Try to figure out what kind of hardware I need

Hi,

I have a project to deploy ELK to manage all OS logs (GNU/Linux , Windows) and network equipments logs.

I need to be able to manage :

  • 50 Gigs each days
  • 750 hosts
  • 4500 logs / seconds

That's for today , of course my network will grow ...

I try to figure out what kind of hardware I need to manage this .
I read those articles :

At the beginning I will setup every things on one box , I know it's not the best but that's my budget : ( , and I need to demonstrate ELK is the good solutions.

So I will buy a system with 64 Gig RAM and a CPU with many core , less speed but more concurrency process...
But for the hard drives, it's hard to know what I must choose.
I want keep:

  • 1 mouth quickly available
  • 3 mouths available throw the web interface but not instantly , but without hard manual operation.
  • 6 mouths available, I think I will store information in flat files and people can grep in it ... but if you have an other solution : ) .

In this article https://www.elastic.co/blog/elasticsearch-storage-the-true-story the guy explain the index expansion factor is between 0.553 and 1.399. So for 1 mouth . 50 Gig * 30 days = 1500 Gig * 1.399 (index expansion worse case) = 2098,5 Gig . 2 tera in RAID 10 with 15K HD or 10K HD , that's for the current mouth .

Now how can I manage the older logs 3 mouths and 6 mouths ? The documentation https://www.elastic.co/guide/en/elasticsearch/guide/current/hardware.html say avoid network-attached storage (NAS), so do you have a suggestion to store all these data ?

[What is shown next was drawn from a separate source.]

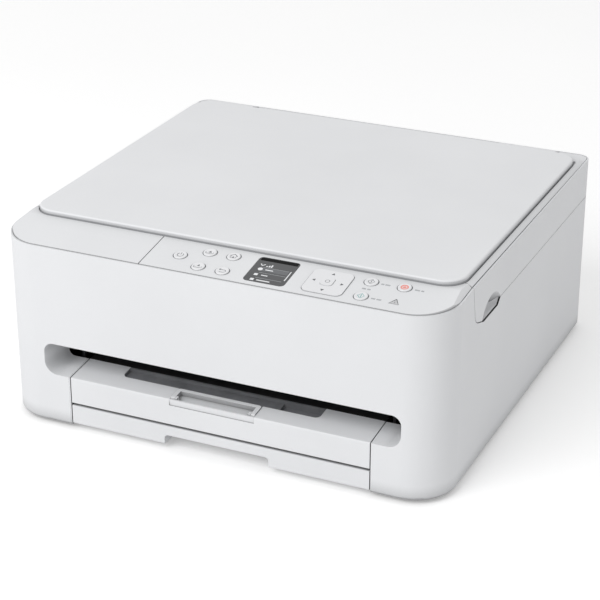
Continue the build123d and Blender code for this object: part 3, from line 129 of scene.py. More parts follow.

If have keep the old 6 mouth in flat file I thinks I can store it on my NAS but for the 3 mouths I have no idea ?
My goal is to use hardrive slower , and cheaper for logs 3 mouths old , those logs will be rarely access so it can take more time to access .... any suggestion ?

thanks for your help , I hope I explain clearly my goal and my problem .

This tiered requirement is why having multiple nodes is good, then you can have different nodes with different hardware and "archive" data across them; This is known as hot/(warm|cold) architecture.

As for sizing, if you know the daily index rate and your retention period, it should be easily to figure out the capacity you need.